Owing to its high hydrogen content and carbon-free nature, ammonia is a promising energy carrier used in powering fuel cells and an alternative oxidation substrate to water in electrolytic hydrogen production devices. However, the insufficient mechanistic understanding and the lack of inexpensive and efficient catalysts for the ammonia electro-oxidation reaction (AOR) have hampered the development of the ammonia-based energy system. In this work, novel Ni and Cu co-doped porous FeOOH nanorods (NiCu-FeOOH) synthesized by a light-induced chemical precipitation method can serve as the AOR catalyst with efficient catalytic activity (1.41 V at an anodic current density of 10 mA cm −2 ) and enhanced stability in an aqueous ammonia solution.

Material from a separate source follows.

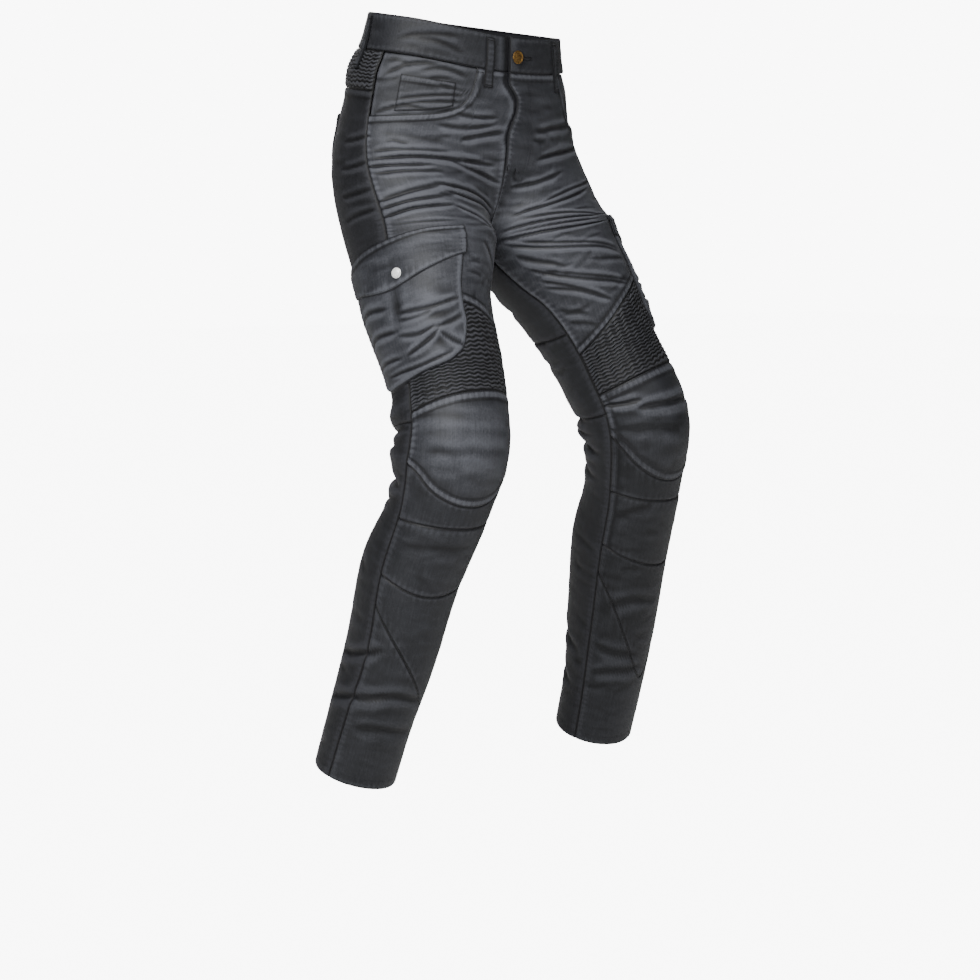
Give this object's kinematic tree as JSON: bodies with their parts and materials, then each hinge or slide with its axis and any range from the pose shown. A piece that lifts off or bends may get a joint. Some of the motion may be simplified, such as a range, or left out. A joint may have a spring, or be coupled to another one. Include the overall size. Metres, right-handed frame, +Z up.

According to the experimental data and theoretical calculation results, the synergistic effect of heterogeneous Ni and Cu atoms makes Ni and Fe sites on the surface of NiCu-FeOOH exhibit a suitable electronic structure to coadsorb nitrogenous intermediates and hydroxyl groups at the top of the volcano plot and thereby accelerate dehydrogenation in the AOR. The backward shift of the rate-determining step (RDS) ( ⋆ NH 2 + ⋆ OH formation step shifts to ⋆ N 2 H 3 + ⋆ OH formation step) and the lower energy barrier of the RDS (0.86 eV) reveal that the Ni and Cu co-doping makes FeOOH crystals active for the AOR. The coadsorption reaction pathway involved in nitrogenous intermediates and hydroxyl groups has been in-novatively proposed to effectively describe and simulate the AOR process, which opens a new horizon to design low-cost and stable AOR catalysts.